Fig. 2.Predicting the 1D chromatin sequences, 3D conformations, and 2D contact probabilities of human chromosomes from epigenetic marking patterns. We apply MEGABASE + MiChroM to obtain an ensemble of 3D structures for all of the autosomes of cell line GM12878. For illustrative purposes, predictions for chromosome 2 (Left) and chromosome 10 (Right) are shown, respectively. (A) Ninety-five ChIP-Seq tracks are downloaded from the ENCODE database and used as input for MEGABASE to predict 1D sequences of chromatin types (shown in B). The 3D structure of each chromosome is encoded in its specific 1D sequence of chromatin structural types. (C) Typical 3D conformation obtained by MiChroM is shown for chromosomes 2 and 10. (D) Approximately 50,000 structures are collected from simulation to generate high-quality contact maps. These contact maps are compared with the Hi-C maps shown in E. The simulations correctly predict the long-range contact probability patterns that are observed in Hi-C maps, as seen in the magnified regions.

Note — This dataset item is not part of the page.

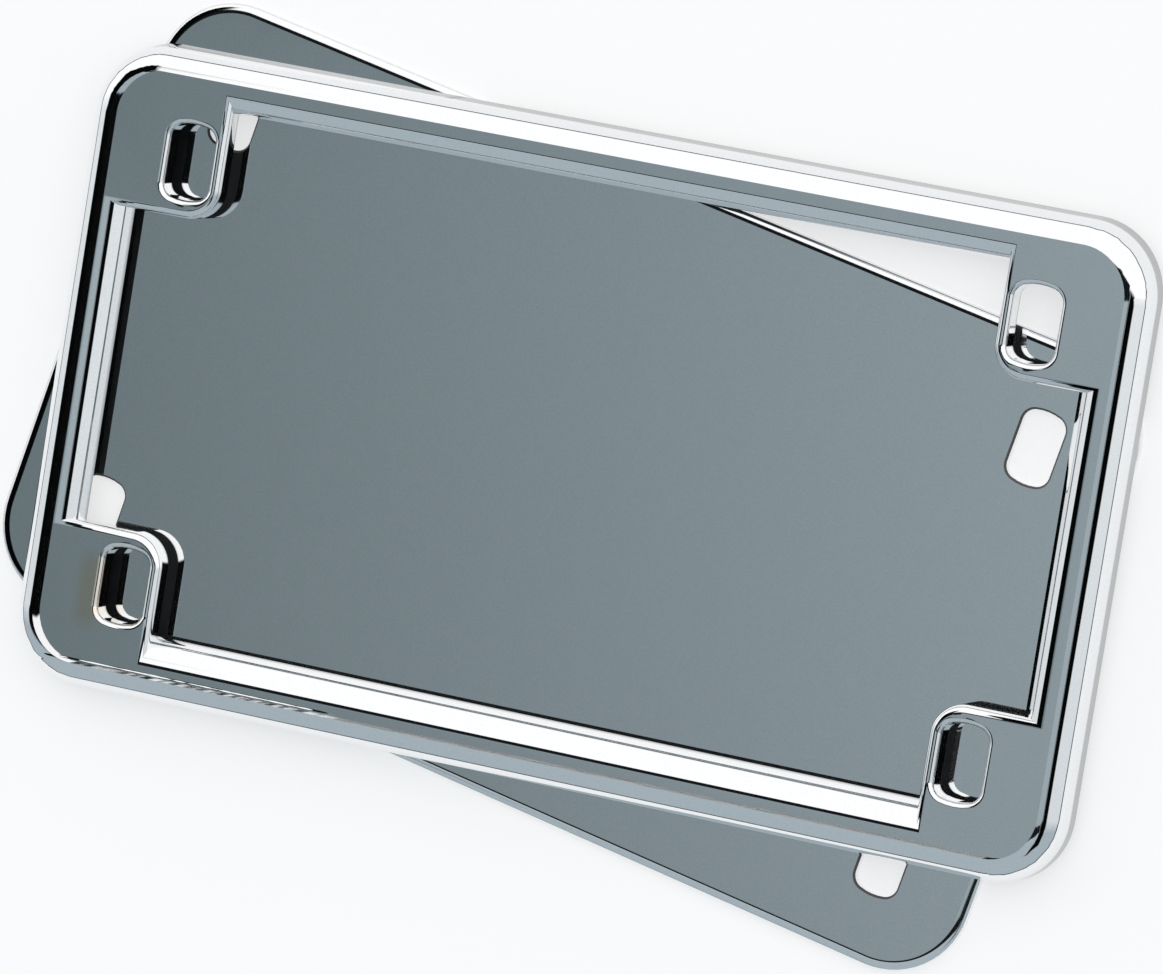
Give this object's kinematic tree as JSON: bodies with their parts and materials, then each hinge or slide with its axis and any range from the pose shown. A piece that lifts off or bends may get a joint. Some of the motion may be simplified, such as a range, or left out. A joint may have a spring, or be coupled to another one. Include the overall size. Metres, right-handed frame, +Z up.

Fig. 3.Simulated conformational ensembles predict the distances measured by 3D FISH experiments. Simulations and 3D FISH experiments support the idea that the compartmentalization observed in Hi-C maps emerges from the phase separation of chromatin structural types. (A and B) Cartesian distances between four loci (L1, L2, L3, and L4) in chromosome 14 (cell line GM06990) were measured in two distinct 3D FISH experiments reported by Lieberman-Aiden et al. (11). The same distances were measured using the MEGABASE + MiChroM pipeline. The positions of the fluorescent probes are illustrated in representative 3D configurations from simulations, as well as along the chromosome. As illustrated by the annotations from MEGABASE shown in the figure, the four loci are composed of chromatin of alternating types: L1 and L3 composed of type A chromatin and L2 and L4 composed of type B chromatin. (C and D) Cumulative distribution functions (CDF) show that loci composed of chromatin belonging to the same type tend to be closer in space than otherwise, despite the interlaced order and despite lying at greater genomic distances. This phenomenon is observed in FISH experiments, and it is correctly predicted by our ChIP-Seq–based modeling. The comparison between the predicted and measured probability distributions shows excellent agreement for both the average distance and the distance fluctuations (more examples of validation with FISH data are provided in ). The average ratio between simulated distances and FISH-measured distances has been used to calibrate the length scale of simulation. One unit of length in simulation corresponded to a length of 0.17 μm, which also implies the size of a simulated chromosomal territory being ∼2–3 μm across, which is consistent with what was previously reported by Cremer and Cremer (2).
Fig. 4.Process of microphase separation explains compartmentalization in chromosomes. The MEGABASE + MiChroM hypothesizes that chromatin characterized by homogeneous epigenetic markings undergoes a process similar to phase separation under the action of the proteome present in the nucleus. In simulations, we observe that segments of chromatin belonging to the same structural type tend to segregate, forming liquid droplets, which rearrange dynamically by splitting and fusing. This simple process of phase separation is sufficient to explain the emergence of compartmentalization in genomes as observed in DNA-DNA ligation assays and microscopy experiments.